The confusion of most was not noticed by lawmakers, though. 

Bill writer Rep. Karen Karls says, "I don't see that at all, and obviously the House or the Senate didn't see that either."

To both Karls and one of the co-sponsors, Sen. Kelly Armstrong, what is written is pretty clear.

"Simply all the bill does is make your gun rights the day after an emergency situation, exactly the same as they were the day before the emergency situation," says Armstrong.

A person cannot carry a concealed weapon without a permit, and Armstrong says you cannot go waiving AR-15's around in the streets.

The bill is meant to protect Second Amendment rights from the government in declared emergencies including floods. It is modeled after what happened in 2005 with Hurricane Katrina when help was not available and police tried to confiscate firearms.

Rep. Karls says, "Law abiding citizens were at some point able to buy guns or maybe they had guns to protect their property.

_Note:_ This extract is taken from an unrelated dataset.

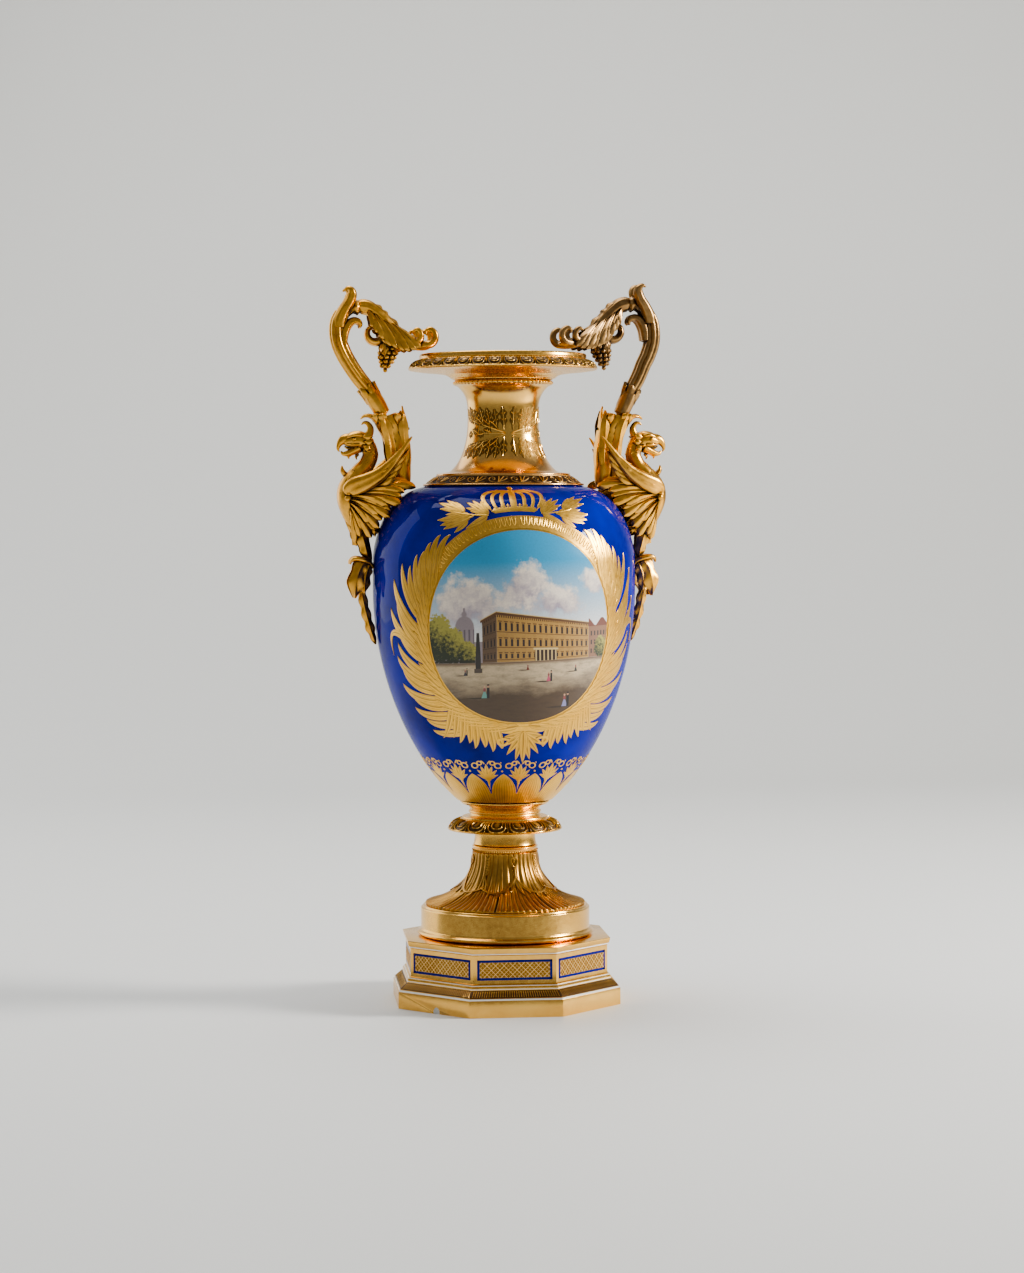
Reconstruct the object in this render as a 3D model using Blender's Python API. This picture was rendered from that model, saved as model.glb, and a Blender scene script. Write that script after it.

There was a lot of looting going on."

While the bill awaits a signature from Governor Dalrymple to send a message about gun rights, the constituents also want to send a message to lawmakers. 

"We should be able to understand our rights and understand our laws and language like this doesn't allow us to do that," says Seminole.

Bill supporters say about 30 other states have enacted laws like this one.

The measure would also allow the sale of firearms and ammunition during a declared emergency.